Overview
The speaker discusses the collaborative process of world-building through art, exploring concepts of hybridity, utopia, and speculative fiction. They detail several artistic projects that engage communities in creating immersive, imaginative experiences aimed at prompting empathy and envisioning alternative futures.
Building Worlds Through Collaboration
- Creative communities are engaged to build shared visions of new worlds.
- Audience participation is emphasized, aiming to evoke both bewilderment and awe.
- The speaker’s personal background highlights hybridity as a central theme.
- Utopia is framed as a communal, collaborative project—not the work of a lone genius.
Project One: No Place
- Initiated in 2008 with Rachel Lear, the project explored ideas of utopia from community members in Washington Heights and Harlem.
- Community input focused on environment, flexible racial/gender expression, and transformation.

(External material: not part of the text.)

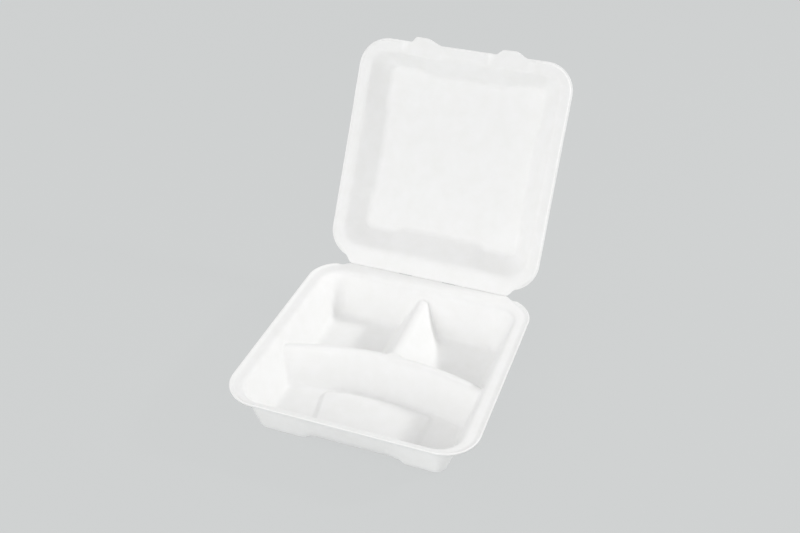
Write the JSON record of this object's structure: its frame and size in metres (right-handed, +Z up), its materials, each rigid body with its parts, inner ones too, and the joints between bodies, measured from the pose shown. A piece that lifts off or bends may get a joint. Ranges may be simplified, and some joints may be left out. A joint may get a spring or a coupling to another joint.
{
  "type": "hinged three-compartment food container",
  "caption": "Square moulded sugarcane-pulp food box: a tray with an arched divider and a short one, and a shallow lid on a pressed fold, shown propped open.",
  "frame": {"origin": "on the table, below the middle of the whole box as it stands with its lid propped open", "axes": "+Z up, +X to the right as seen by someone facing the open front, -Y to the front, +Y towards the lid"},
  "size_m": [0.23, 0.3548, 0.2541],
  "materials": {
    "moulded_pulp": "matt, faintly fibrous, pressed smooth on the inside"
  },
  "bodies": {
    "base": {"tray": "moulded_pulp"},
    "cover": {"lid": "moulded_pulp"}
  },
  "joints": [
    {"name": "lid_fold", "type": "hinge", "parent": "base", "child": "cover", "pos_m": [0, 0.05881, 0.0445], "axis": [1, 0, 0], "range_deg": [-62, 118]}
  ]
}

- Characters such as interspecies plant humans were developed, embodying these themes.
- An economy of shared labor and time supported the creation process, making collaboration intrinsic to the project.
Influence of Speculative Fiction
- Works of science fiction authors like Octavia Butler, Philip K. Dick, and Ursula Le Guin inspire collaborative imagination.
- Their stories are viewed as worlds to visit and draw inspiration from, shaping artistic projects.
Project Two: The Empathic
- Explores how utopian visions can be realized in the world.
- The Institute of Empathy is created, where members undergo transformations triggered by found objects.
- Participants experience "Utopia Conjuring therapy" inducing lucid dreams, which generate visionary art.
- The fictional institute sells "relics" to support its research, blending reality and fiction for the audience.
Engaging Audiences and Expanding Worlds
- Museum display techniques are used to increase believability and immersion.
- The empathic experience extends to technology with the creation of "kimch," a corporation selling customizable identity products.
- Gallery installations include hybridization machines, avatar stations, and virtual reality, allowing identity experimentation.
- Marketing materials and interactive installations invite public participation.
Project Three: Kimac Cloud and Future Directions
- Kimac Cloud examines the impact of technology on imagination, presenting installations in public spaces like Times Square.
- Collaborations with AR apps and performers further expand interactive possibilities.
- Plans are underway to build the Visionary Reality Outpost, seeking new physical sites.
Closing Reflections
- The speaker aspires to counteract societal shortsightedness through openness, empathy, and forward-looking imagination.
- Artistic worlds are built to empower collective dreaming and alternative futures.